Find the string "node" in the listing and report every line that has it.

GIVEN INFORMATION:
● ● ● ● ● ● ●

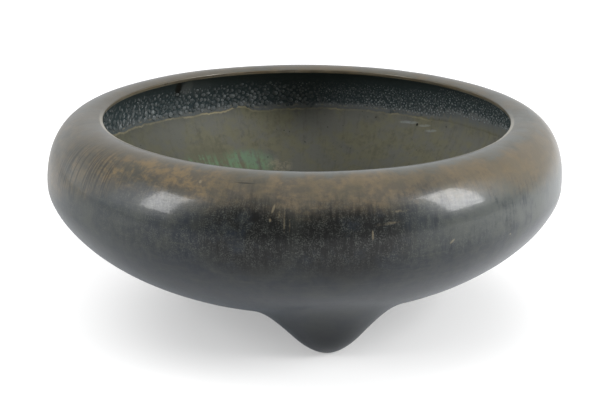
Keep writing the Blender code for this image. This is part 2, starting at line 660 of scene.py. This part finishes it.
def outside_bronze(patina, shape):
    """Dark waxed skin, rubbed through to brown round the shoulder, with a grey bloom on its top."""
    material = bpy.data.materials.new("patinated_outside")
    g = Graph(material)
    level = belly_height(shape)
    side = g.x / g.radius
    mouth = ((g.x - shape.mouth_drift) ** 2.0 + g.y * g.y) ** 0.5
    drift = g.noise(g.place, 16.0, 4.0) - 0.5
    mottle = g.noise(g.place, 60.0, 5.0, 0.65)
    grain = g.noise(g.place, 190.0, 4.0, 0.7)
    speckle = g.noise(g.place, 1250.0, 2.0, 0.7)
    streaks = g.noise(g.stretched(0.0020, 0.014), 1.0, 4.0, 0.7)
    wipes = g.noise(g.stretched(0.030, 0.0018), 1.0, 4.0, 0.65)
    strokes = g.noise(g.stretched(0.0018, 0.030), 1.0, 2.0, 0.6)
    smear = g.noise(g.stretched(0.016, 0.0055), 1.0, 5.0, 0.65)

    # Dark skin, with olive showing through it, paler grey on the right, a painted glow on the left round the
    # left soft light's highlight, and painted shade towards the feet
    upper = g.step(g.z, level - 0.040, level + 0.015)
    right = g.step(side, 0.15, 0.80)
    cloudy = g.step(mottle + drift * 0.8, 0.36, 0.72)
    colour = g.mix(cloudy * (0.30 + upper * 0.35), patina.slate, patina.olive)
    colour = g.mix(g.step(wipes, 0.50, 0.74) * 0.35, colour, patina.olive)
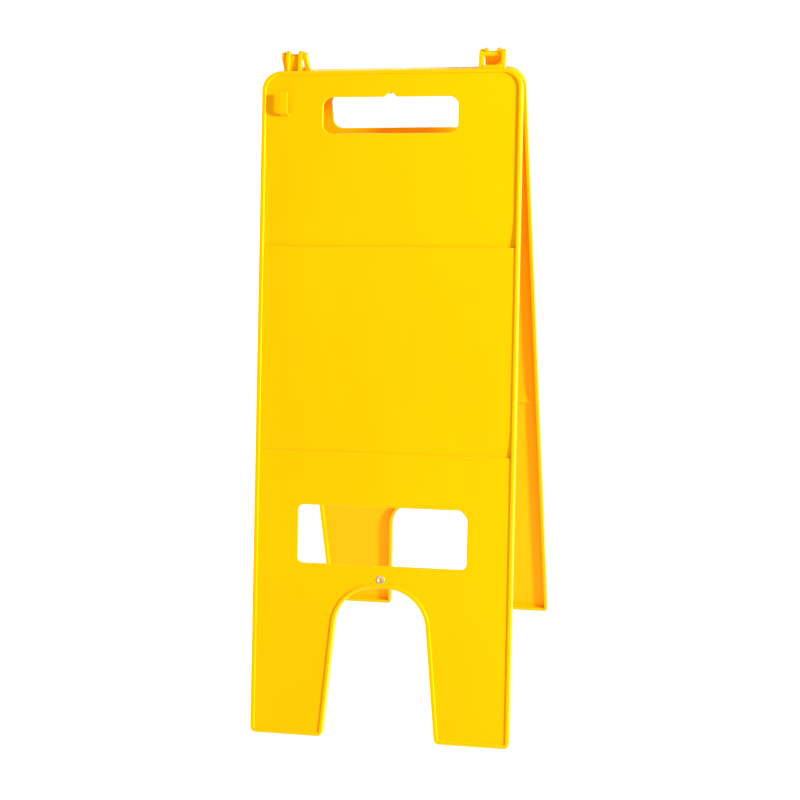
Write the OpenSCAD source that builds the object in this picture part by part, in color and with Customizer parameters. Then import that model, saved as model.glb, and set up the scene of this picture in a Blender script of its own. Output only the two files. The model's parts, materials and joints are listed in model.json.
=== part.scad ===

● ● ● ● ● ● ●

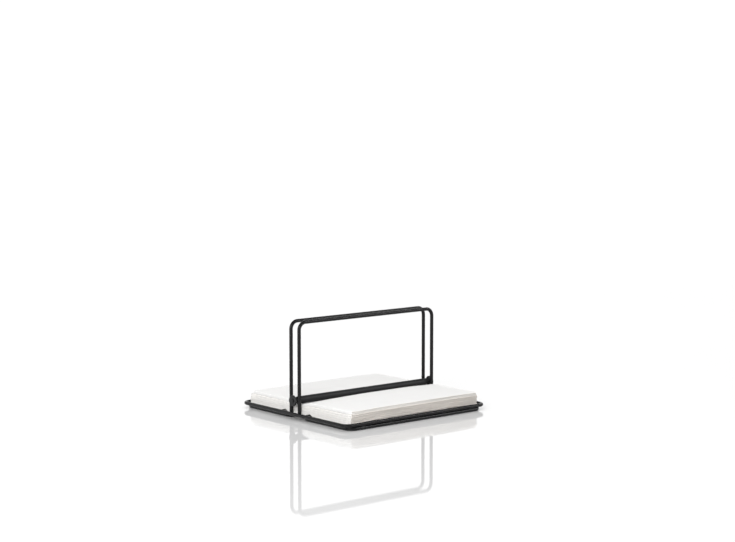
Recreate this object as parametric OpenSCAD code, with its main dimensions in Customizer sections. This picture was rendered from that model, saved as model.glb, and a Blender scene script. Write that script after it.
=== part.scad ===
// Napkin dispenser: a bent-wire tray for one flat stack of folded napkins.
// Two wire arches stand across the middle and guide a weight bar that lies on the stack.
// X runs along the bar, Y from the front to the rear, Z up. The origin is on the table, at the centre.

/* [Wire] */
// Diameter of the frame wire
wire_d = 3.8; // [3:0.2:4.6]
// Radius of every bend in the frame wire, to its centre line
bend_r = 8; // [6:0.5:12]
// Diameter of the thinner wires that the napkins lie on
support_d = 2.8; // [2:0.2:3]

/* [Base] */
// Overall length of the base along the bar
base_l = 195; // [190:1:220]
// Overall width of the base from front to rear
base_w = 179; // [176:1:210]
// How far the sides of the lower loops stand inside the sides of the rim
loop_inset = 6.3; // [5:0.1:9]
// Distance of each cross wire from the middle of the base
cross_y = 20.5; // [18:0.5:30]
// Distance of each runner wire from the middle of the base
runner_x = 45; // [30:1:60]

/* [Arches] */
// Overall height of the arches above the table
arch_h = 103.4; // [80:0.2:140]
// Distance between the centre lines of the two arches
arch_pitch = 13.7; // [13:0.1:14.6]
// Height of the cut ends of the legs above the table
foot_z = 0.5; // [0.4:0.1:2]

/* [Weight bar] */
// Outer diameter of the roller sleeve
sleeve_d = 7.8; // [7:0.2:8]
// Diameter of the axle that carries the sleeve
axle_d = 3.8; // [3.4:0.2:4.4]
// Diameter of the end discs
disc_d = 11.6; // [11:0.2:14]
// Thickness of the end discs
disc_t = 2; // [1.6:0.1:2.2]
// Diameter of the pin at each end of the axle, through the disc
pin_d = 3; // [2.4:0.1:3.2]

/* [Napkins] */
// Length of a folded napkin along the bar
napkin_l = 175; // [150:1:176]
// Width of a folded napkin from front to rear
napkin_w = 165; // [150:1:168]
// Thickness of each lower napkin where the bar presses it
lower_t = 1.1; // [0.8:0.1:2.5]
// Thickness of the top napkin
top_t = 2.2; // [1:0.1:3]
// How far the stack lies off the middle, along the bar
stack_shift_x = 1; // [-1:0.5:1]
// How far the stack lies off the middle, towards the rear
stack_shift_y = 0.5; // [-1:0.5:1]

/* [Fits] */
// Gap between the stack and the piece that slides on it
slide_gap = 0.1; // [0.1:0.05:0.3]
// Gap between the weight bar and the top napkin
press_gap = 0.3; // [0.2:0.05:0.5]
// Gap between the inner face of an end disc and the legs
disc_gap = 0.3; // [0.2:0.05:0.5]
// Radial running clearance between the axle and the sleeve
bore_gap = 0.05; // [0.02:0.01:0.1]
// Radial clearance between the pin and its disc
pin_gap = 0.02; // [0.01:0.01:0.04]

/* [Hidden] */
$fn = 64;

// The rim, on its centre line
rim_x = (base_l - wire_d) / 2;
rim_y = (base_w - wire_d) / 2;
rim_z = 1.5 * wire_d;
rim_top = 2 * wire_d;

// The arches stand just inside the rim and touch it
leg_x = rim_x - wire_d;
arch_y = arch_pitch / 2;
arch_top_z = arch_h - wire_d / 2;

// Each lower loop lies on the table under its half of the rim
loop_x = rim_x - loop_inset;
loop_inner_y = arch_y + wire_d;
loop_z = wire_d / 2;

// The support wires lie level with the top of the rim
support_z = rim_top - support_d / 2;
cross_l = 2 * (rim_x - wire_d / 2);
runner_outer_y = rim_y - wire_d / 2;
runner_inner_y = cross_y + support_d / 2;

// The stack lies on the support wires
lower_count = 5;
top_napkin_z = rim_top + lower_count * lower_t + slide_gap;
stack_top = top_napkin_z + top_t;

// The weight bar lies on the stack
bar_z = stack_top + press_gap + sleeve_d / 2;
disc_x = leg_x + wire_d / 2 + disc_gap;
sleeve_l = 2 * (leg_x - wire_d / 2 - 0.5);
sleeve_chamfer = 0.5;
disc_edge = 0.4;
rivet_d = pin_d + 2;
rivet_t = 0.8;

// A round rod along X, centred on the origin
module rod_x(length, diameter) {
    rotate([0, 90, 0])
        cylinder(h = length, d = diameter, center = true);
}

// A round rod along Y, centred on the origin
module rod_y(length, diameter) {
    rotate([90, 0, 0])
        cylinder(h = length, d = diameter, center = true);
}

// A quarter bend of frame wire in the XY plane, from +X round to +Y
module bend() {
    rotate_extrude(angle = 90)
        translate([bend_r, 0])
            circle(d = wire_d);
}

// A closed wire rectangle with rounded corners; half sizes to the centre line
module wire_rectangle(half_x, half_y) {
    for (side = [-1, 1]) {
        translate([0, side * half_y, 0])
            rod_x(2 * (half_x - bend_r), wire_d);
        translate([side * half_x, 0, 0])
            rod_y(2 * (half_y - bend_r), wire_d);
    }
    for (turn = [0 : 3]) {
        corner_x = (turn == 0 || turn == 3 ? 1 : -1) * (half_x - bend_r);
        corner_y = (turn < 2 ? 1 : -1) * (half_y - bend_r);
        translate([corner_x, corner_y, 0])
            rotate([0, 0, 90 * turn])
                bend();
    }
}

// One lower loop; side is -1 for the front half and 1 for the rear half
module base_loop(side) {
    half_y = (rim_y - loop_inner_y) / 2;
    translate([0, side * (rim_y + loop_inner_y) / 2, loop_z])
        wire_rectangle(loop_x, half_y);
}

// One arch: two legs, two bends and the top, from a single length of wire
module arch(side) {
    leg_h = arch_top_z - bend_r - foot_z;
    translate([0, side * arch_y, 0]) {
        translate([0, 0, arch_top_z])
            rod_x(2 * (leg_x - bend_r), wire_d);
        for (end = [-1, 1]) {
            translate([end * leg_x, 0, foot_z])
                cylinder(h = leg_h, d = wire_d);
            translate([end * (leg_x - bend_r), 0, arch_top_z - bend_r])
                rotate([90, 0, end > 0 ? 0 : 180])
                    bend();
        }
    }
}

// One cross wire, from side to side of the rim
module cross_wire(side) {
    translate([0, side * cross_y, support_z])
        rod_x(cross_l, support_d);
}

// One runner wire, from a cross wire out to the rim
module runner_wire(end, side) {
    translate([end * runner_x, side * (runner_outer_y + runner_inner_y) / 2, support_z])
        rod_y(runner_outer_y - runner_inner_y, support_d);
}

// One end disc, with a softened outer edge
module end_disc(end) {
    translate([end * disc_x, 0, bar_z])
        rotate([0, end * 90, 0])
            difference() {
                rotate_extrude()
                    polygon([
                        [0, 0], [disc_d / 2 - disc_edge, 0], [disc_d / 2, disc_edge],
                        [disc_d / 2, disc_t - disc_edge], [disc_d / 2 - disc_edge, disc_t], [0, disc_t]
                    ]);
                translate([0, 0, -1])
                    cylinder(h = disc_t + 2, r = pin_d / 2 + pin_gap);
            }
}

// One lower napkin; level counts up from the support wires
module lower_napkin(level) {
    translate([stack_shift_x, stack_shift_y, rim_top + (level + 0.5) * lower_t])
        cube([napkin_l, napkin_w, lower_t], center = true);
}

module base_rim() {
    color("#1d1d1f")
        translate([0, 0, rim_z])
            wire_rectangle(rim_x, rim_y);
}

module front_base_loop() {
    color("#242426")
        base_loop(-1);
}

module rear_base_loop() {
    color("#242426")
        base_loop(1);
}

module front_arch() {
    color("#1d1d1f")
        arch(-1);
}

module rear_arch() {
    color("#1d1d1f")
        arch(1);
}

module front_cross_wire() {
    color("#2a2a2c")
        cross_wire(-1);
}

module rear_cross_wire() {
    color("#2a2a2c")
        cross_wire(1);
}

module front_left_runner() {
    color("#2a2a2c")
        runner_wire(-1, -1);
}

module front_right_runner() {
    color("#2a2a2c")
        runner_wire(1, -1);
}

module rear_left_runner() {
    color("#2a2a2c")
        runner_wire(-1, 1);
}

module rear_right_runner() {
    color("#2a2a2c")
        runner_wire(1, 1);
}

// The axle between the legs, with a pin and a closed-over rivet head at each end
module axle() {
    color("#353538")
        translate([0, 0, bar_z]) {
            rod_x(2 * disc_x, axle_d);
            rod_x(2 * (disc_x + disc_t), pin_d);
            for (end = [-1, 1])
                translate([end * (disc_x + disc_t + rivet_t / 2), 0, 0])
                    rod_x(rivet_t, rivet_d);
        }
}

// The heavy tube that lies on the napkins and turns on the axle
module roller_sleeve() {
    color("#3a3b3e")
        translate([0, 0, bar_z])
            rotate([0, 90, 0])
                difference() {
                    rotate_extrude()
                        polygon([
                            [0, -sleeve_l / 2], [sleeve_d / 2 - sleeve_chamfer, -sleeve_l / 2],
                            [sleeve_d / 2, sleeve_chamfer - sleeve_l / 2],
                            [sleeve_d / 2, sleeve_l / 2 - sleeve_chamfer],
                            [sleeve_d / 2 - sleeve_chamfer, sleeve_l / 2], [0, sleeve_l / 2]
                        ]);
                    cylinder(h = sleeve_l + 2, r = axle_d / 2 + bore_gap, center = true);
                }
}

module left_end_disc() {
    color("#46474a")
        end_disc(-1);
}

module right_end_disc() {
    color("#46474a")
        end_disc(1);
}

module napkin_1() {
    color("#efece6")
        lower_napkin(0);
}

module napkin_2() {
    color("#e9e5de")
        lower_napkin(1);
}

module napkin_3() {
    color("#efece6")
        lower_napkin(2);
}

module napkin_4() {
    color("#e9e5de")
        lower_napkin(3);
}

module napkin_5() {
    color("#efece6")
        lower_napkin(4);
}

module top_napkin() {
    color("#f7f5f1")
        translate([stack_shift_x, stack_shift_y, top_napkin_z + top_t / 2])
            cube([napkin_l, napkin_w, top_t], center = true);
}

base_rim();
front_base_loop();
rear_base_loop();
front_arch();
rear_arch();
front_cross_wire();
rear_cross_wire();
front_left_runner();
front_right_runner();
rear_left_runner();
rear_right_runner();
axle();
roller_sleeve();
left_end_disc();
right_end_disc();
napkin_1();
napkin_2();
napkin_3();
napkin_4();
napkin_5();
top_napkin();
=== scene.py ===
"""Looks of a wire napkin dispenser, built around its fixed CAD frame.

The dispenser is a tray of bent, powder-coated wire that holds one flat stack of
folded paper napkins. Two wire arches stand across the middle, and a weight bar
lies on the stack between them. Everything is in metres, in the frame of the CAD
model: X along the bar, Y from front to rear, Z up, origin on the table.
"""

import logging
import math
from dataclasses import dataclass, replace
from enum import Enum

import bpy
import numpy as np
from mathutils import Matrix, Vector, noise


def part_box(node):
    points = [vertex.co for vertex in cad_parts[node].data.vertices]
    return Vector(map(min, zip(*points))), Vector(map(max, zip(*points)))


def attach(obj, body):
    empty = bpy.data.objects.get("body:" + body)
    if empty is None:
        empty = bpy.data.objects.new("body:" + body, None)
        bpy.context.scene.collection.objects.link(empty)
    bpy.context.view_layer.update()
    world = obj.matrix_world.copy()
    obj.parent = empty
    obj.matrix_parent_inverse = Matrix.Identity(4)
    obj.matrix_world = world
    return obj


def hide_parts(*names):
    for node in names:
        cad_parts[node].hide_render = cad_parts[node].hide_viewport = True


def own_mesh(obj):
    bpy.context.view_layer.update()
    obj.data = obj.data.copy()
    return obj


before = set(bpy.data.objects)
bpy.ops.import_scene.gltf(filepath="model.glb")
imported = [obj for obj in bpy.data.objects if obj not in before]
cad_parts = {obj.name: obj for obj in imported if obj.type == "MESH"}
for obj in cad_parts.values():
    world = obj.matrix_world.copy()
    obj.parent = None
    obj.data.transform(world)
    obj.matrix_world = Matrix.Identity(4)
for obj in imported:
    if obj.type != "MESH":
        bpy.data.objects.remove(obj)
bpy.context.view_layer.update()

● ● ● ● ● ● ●

OUTPUT BELOW:
def part_box(node):
    points = [vertex.co for vertex in cad_parts[node].data.vertices]
    for node in names:
        cad_parts[node].hide_render = cad_parts[node].hide_viewport = True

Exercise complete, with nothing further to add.